▶ [Problem description]: Repeat the lines that follow, leaving nothing out.

▶ [Information shown]:
:::::

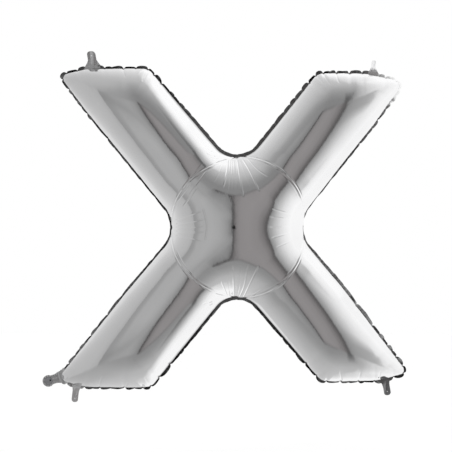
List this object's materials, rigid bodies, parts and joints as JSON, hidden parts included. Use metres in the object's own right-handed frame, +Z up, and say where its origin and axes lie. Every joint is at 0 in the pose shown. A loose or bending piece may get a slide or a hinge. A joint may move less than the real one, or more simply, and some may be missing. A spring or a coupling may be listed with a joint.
{
  "type": "letter foil balloon",
  "caption": "Filled metallised-film balloon shaped as the letter X, two welded sheets with a narrow border, thread tabs at the corners and a flat filling neck.",
  "frame": {"origin": "in the plane of the weld, in the middle of the crossing of the two strokes, where the letter is held in the air", "axes": "+X to the reader's right along the letter's width, +Z up along its height, the reader at -Y, so Y is through its thickness"},
  "size_m": [1.001, 0.2856, 0.9631],
  "materials": {
    "silver_foil": "silver metallised film, mirror bright, drawn tight, with creases round the folds",
    "tab_foil": "the same metallised film, flat and crinkled, duller than the filled sheets",
    "valve_film": "grey plastic film of the valve, seen at the end of the neck"
  },
  "bodies": {
    "root": {"front_panel": "silver_foil", "back_panel": "silver_foil", "seam_top_left": "silver_foil", "seam_top_right": "silver_foil", "seam_bottom_left": "silver_foil", "seam_bottom_right": "silver_foil", "hanging_tab_top_left": "tab_foil", "hanging_tab_top_right": "tab_foil", "hanging_tab_bottom_left": "tab_foil", "hanging_tab_bottom_right": "tab_foil", "inflation_neck": "tab_foil", "inflation_valve": "valve_film"}
  },
  "joints": []
}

:::::

▶ [Task answer]:
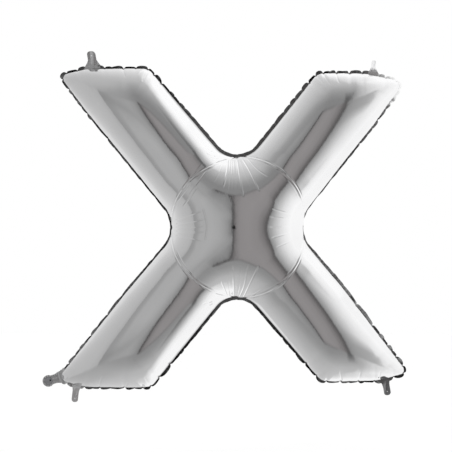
List this object's materials, rigid bodies, parts and joints as JSON, hidden parts included. Use metres in the object's own right-handed frame, +Z up, and say where its origin and axes lie. Every joint is at 0 in the pose shown. A loose or bending piece may get a slide or a hinge. A joint may move less than the real one, or more simply, and some may be missing. A spring or a coupling may be listed with a joint.
{
  "type": "letter foil balloon",
  "caption": "Filled metallised-film balloon shaped as the letter X, two welded sheets with a narrow border, thread tabs at the corners and a flat filling neck.",
  "frame": {"origin": "in the plane of the weld, in the middle of the crossing of the two strokes, where the letter is held in the air", "axes": "+X to the reader's right along the letter's width, +Z up along its height, the reader at -Y, so Y is through its thickness"},
  "size_m": [1.001, 0.2856, 0.9631],
  "materials": {
    "silver_foil": "silver metallised film, mirror bright, drawn tight, with creases round the folds",
    "tab_foil": "the same metallised film, flat and crinkled, duller than the filled sheets",
    "valve_film": "grey plastic film of the valve, seen at the end of the neck"
  },
  "bodies": {
    "root": {"front_panel": "silver_foil", "back_panel": "silver_foil", "seam_top_left": "silver_foil", "seam_top_right": "silver_foil", "seam_bottom_left": "silver_foil", "seam_bottom_right": "silver_foil", "hanging_tab_top_left": "tab_foil", "hanging_tab_top_right": "tab_foil", "hanging_tab_bottom_left": "tab_foil", "hanging_tab_bottom_right": "tab_foil", "inflation_neck": "tab_foil", "inflation_valve": "valve_film"}
  },
  "joints": []
}